Another member of the action group said he’d heard that Dairygold had distributed a flyer on Wednesday containing some amendments but he hadn’t seen it and so couldn’t comment on the them.

Dairygold did move to allay suppliers fears this week. In a comprehensive statement issued to The Avondhu the co-op said it wished to reassure its members that they need have no cause for concern in relation to the new agreement.

“The Board and Management have been extremely mindful of their serious obligations, the society rules and the interests of members when drafting this agreement. The agreement was drafted in a short form with the view that members were familiar with the concept of the milk purchasing terms and conditions and the board’s history and integrity in the implementation of same. The investment in the required increased capacity needs to be co-funded by members and bank borrowings in order to ensure that bank debt is maintained at a sustainable level” it explained.

“The milk forecasting element of the agreement is there to ensure the required processing capacity is in place avoiding waste in having over capacity or lost opportunity through under investment, enabling the best possible milk price to be paid” the statement continued.

“Dairygold milk supplier members have always been obliged to supply their milk to the Society. There is nothing new in having an agreement to govern milk supply. Under the rules of the society, the board has an obligation to set down the terms and conditions governing the supply of milk to the Society” it pointed out.

The statement went on:”The milk purchasing terms and conditions have been amended over the years as required and the ability to maintain this flexibility is fundamental to accommodate changes in regulation, industry best practice, quality issues or customer requirements as heretofore. There is no restraint of trade involved in this agreement and members are able to transfer their supply to another processor under the terms of the agreement. Any supplier planning to retire or exit milk production within the seven year period can do so. It is equitable for milk suppliers to have an appropriate level of shareholding if they are availing of the Co-Op’s processing assets and the minimum level is 20% less than the current average milk supplier’s shareholding in the Society.”

“There is no element of compulsion involved in the new milk supply agreement. Dairygold will continue to accept all milk from existing suppliers who do not sign the agreement. However, any expanded milk volumes, above their 2012 supply base, from those suppliers will not share in the full benefits on offer compared to those who do give their commitment to the Co-Op,” the statement continued.
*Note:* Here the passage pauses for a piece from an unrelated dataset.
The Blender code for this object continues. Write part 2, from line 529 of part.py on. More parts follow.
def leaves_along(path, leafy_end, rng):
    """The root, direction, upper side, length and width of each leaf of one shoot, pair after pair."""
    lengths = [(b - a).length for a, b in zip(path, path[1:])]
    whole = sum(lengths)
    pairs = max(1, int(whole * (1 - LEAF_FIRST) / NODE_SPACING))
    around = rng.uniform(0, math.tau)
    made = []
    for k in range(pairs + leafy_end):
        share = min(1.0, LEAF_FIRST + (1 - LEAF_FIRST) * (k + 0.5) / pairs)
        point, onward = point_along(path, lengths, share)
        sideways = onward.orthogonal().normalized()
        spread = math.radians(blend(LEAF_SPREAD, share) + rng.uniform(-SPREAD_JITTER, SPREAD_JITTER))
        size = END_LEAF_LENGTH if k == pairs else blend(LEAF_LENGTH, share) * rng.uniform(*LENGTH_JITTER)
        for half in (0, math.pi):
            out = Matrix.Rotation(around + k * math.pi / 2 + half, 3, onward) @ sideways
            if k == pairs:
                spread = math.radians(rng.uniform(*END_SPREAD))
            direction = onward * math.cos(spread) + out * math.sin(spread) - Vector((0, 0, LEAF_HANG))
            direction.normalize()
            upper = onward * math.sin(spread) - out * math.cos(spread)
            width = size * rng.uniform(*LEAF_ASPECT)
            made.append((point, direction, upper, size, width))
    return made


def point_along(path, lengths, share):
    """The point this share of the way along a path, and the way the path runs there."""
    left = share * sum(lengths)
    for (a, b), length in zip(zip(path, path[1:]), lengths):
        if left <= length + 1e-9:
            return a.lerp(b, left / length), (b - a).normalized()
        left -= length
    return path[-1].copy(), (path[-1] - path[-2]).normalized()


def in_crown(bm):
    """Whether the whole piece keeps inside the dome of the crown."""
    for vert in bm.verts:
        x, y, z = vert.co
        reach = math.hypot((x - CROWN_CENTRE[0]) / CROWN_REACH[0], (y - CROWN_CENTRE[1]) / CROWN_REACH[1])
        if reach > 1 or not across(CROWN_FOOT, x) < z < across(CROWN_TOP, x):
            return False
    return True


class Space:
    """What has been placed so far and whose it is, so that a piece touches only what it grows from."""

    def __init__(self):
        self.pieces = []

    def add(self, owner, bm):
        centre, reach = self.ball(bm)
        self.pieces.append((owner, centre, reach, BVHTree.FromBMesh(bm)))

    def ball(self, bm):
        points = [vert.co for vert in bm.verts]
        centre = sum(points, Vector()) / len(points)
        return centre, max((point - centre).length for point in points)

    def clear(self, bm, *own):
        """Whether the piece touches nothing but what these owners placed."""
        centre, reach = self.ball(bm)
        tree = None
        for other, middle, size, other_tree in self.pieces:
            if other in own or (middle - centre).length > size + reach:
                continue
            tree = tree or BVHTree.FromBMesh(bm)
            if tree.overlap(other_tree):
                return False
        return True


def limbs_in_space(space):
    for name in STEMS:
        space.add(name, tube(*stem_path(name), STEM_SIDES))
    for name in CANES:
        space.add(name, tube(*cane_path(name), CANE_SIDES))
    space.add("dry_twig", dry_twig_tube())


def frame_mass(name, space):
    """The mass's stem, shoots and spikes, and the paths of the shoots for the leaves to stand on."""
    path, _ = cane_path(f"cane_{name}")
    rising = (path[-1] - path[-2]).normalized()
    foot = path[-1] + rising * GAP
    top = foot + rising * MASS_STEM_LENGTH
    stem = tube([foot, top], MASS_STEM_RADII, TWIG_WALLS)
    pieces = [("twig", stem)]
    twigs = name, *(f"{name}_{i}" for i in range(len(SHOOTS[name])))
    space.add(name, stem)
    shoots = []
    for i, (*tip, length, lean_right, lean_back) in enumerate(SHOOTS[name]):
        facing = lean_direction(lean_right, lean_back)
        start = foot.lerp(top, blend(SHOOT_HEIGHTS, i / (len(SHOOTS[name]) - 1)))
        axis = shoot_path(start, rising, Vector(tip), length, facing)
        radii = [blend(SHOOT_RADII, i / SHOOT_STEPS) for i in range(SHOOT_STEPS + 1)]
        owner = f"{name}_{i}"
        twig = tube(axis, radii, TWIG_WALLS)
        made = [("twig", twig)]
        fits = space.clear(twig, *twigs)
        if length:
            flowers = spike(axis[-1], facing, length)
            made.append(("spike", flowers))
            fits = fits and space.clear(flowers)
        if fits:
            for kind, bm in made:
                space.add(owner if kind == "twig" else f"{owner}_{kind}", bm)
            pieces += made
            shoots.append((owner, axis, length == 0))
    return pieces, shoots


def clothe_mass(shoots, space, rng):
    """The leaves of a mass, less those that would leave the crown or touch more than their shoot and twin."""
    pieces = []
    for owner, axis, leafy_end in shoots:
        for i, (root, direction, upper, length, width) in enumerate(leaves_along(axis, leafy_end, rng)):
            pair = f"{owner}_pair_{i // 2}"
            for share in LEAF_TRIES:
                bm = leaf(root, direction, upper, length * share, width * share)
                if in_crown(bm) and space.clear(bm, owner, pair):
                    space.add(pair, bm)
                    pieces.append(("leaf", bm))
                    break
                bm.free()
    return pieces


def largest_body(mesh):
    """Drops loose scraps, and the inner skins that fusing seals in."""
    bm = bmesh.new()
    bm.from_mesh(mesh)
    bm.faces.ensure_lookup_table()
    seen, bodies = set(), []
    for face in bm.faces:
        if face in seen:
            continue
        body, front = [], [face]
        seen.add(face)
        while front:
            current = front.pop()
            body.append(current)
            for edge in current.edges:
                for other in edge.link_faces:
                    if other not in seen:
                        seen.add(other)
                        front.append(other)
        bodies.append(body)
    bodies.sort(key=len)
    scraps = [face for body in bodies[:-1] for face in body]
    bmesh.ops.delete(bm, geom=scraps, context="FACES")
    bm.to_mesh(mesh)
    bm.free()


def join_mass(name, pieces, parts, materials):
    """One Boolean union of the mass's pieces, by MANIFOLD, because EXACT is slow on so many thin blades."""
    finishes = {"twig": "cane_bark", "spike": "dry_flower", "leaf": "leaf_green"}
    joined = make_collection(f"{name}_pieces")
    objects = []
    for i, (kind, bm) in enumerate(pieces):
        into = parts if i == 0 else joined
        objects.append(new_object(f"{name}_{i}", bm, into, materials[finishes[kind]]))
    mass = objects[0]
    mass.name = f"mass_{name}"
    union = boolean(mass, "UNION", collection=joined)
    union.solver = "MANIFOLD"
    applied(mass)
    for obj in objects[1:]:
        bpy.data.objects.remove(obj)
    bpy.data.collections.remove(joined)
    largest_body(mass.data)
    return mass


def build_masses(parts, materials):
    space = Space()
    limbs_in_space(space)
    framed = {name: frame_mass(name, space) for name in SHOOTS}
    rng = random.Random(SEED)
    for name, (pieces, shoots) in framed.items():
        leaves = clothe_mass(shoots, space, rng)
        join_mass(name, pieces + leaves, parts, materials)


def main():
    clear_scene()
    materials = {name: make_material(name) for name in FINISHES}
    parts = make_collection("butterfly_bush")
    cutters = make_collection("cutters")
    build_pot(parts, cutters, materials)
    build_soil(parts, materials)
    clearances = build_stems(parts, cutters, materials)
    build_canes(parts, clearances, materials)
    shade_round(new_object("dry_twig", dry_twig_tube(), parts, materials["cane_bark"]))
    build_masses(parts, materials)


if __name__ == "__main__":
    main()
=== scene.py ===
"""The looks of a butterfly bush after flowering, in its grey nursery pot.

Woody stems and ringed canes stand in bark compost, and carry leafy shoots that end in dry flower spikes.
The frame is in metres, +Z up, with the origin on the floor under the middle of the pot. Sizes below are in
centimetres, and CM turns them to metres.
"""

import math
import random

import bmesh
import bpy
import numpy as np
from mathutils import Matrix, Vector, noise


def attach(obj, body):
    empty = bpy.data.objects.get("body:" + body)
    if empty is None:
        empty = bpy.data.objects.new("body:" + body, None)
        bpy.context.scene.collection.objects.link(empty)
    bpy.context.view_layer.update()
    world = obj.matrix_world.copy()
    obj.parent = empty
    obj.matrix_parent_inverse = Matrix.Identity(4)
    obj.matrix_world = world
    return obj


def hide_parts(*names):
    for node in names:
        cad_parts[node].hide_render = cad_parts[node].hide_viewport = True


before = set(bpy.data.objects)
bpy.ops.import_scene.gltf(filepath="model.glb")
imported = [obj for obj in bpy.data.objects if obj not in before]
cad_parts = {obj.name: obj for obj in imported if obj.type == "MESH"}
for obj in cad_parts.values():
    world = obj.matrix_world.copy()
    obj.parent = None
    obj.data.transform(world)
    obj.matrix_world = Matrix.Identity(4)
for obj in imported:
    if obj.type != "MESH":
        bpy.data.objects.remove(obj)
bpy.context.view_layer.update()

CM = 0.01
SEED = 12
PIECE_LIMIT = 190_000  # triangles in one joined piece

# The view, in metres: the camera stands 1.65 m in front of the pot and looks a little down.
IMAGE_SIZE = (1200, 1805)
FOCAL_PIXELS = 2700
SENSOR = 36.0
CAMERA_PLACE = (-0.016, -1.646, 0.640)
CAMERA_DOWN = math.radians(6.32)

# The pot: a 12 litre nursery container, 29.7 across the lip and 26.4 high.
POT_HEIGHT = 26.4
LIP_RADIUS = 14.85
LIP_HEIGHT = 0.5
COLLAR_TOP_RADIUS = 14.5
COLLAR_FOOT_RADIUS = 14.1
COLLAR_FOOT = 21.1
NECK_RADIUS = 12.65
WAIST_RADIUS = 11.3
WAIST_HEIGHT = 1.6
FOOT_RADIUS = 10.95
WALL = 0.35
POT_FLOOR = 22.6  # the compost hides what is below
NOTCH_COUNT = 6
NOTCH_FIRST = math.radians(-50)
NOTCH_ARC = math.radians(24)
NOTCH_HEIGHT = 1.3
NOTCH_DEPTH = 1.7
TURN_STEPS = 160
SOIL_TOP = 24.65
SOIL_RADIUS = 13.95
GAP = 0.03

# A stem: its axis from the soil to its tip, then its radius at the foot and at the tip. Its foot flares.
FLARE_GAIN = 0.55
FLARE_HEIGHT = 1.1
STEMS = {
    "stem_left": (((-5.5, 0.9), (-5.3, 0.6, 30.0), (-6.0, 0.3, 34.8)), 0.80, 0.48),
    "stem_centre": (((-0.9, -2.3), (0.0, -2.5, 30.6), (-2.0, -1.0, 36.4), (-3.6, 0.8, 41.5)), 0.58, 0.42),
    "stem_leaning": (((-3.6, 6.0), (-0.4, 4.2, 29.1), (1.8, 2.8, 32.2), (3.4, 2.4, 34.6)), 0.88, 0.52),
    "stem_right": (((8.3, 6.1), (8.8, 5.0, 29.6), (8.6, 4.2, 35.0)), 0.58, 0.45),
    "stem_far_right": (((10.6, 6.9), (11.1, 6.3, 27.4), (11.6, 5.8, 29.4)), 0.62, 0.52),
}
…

It went on to make a number of clarifications in a bid to alleviate concerns that some suppliers had raised, stating that:

(i)The terms of the signed four page agreement are binding on both parties and cannot be amended without the written agreement of both parties, the individual milk supplier and Dairygold.
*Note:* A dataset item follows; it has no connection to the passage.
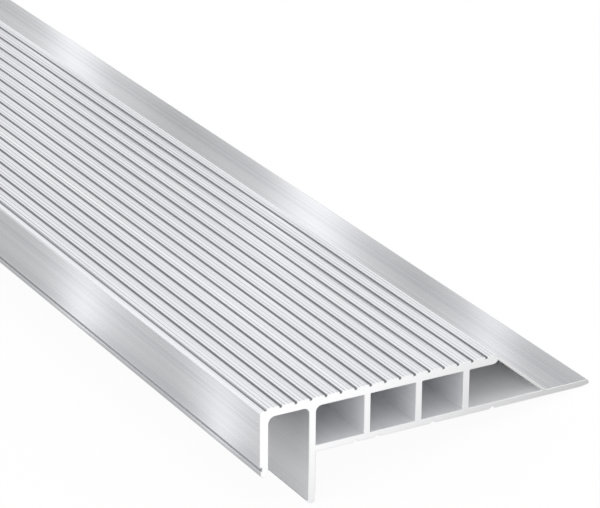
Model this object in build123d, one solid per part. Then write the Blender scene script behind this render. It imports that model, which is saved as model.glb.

(ii) The board assures members that the member funding elements contained in the milk purchasing terms and conditions will not be increased up to 2019, without the approval of individual members.
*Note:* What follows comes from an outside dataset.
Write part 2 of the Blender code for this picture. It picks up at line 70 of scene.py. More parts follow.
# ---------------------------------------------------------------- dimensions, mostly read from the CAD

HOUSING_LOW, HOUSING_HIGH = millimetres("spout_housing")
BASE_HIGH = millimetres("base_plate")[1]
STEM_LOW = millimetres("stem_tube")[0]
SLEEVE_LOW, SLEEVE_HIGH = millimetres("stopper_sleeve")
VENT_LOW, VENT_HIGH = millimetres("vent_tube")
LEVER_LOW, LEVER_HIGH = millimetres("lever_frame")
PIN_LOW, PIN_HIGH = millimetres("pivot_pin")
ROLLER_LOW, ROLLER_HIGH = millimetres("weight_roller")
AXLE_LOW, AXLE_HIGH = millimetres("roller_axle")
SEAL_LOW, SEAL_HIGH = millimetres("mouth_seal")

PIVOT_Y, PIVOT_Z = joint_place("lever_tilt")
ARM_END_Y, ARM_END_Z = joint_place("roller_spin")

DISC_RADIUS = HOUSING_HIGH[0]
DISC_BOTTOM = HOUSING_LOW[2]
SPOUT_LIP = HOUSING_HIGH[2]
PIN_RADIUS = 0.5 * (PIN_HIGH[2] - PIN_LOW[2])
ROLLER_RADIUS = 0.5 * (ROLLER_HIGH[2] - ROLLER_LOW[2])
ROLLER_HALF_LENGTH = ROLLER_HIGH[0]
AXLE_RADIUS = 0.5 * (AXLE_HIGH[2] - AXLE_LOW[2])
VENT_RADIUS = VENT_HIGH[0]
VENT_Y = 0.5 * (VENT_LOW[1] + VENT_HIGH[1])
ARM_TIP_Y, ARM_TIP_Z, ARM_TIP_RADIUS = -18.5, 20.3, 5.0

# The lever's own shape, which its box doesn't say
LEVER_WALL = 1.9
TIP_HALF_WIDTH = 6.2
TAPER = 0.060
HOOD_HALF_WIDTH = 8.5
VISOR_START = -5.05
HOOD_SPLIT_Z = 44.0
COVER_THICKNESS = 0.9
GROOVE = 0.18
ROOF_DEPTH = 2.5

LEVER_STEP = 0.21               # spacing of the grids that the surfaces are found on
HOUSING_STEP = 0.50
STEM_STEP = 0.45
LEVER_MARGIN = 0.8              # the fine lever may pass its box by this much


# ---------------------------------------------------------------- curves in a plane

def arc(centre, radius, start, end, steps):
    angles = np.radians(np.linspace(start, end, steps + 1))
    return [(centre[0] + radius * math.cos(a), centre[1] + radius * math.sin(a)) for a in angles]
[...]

(iii) Any supplier planning to exit milk production within the seven year period can do so for normal reasons (retirement, ill health, etc.) and their revolving fund contributions will be repaid plus interest.

(iv) Dairygold has no interest or role whatsoever in restricting any farm transfers and will be happy to sign a new milk supply agreement with an immediate family successor, who will enjoy the benefits previously held by the transferor.

(v) The society’s ability to assign the agreement ensures that the commitment to members will continue even in the event of a major restructuring of the society. In the event of any such restructuring, members’ approval (by special resolution of a majority of A1 members) would be required under the aociety’s rules.

The statement went on to say that the agreement is for the benefit of both the supplier and the society, stressing that success is ‘inter-dependent’.

“The milk expansion plan including the milk supply agreement is the result of extensive research, analysis and consultation over the past two years. The society’s representative structure as elected by the members; the regional committees, general committee and the board are the custodians of members’ interests. As a broadly based Co-Op, members can be assured that the governance structure of the society will always seek to safeguard and promote members’ best interests.”

Dairygold then reiterated its call to all suppliers to engage with them in a “one-to-one” consultation to assist them in fully understanding the agreement before signing up to it. Suppliers are asked to contact their milk advisor or call 1890-200840 to arrange an appointment.